La banque a en outre relevé que la limite d’utilisation de CHF 5’000, définie de manière standard pour des transactions par l’application TWINT, se basait sur celle pour les achats de marchandise avec ses cartes de débit. Elle a relevé à ce sujet, que des transactions par TWINT ne pouvaient être comparées avec des retraits en espèces. La banque a également souligné que les transactions TWINT sont exécutées immédiatement et qu’elles ne peuvent pas être annulées. Concernant la demande de retour des montants de 9 transactions, la banque a indiqué qu’elle attendait en règle générale 24 heures avant de lancer une recherche pour un versement TWINT sur un numéro de téléphone. En effet, le traitement peut durer jusqu’à 24 heures en raison des délais de la banque du bénéficiaire. En l’occurrence, ses demandes de retour n’avaient pas abouti.

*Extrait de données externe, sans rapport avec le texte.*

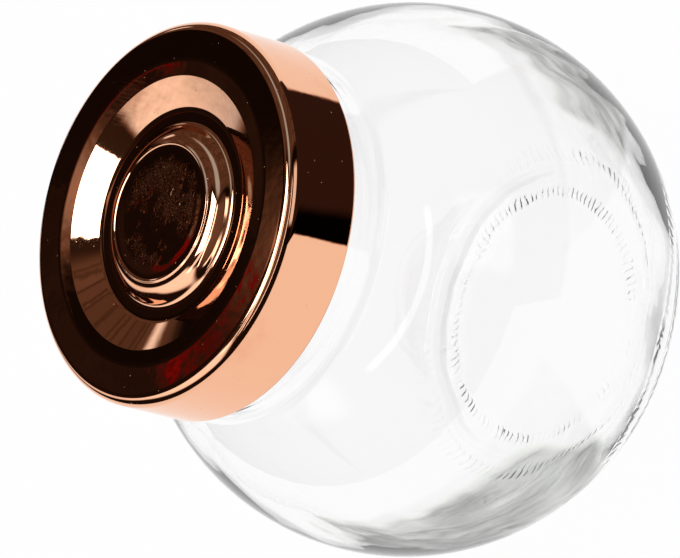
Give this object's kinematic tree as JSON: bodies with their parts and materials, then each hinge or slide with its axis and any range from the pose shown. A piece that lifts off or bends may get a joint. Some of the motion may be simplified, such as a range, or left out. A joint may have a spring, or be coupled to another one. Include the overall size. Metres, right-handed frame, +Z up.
{
  "type": "storage jar",
  "caption": "Globe-shaped clear glass storage jar with a flat foot, a short neck and a polished copper-coloured push-on lid with a dished top.",
  "frame": {"origin": "on the table, under the middle of the foot", "axes": "+Z up through the mouth; the jar is round about Z, so X and Y are free"},
  "size_m": [0.1, 0.1, 0.0959],
  "materials": {
    "glass_jar": "clear, smooth, with slight waves and a knurled ring under the foot",
    "lid_shell": "mirror-polished copper plate with fine wear",
    "lid_plug": "white moulded polypropylene, semi-gloss",
    "seal_ring": "translucent silicone"
  },
  "bodies": {
    "jar": {"glass_jar": "glass_jar"},
    "lid": {"lid_shell": "lid_shell", "lid_plug": "lid_plug", "seal_ring": "seal_ring"}
  },
  "joints": [
    {"name": "lid_lift", "type": "slide", "parent": "jar", "child": "lid", "axis": [0, 0, 1], "range_m": [0, 0.08]}
  ]
}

Selon la banque, l’élément décisif pour l’analyse de cette affaire restait toutefois le fait que la cliente avait communiqué à des tiers des informations qu’elle était tenue de maintenir confidentielles. Avec référence aux détails techniques du processus d’activation, la banque a fait valoir que le manquement de la cliente à ses devoirs de diligence avait rendu possible les transactions contestées et, par conséquent, causé le dommage. Malgré cela, la banque a proposé de verser à la cliente, à titre exceptionnel et sans reconnaissance d’aucune responsabilité, un montant de CHF 2’000. Suite à l’acceptation de l’offre de la banque par la cliente, le cas a pu être clôturé.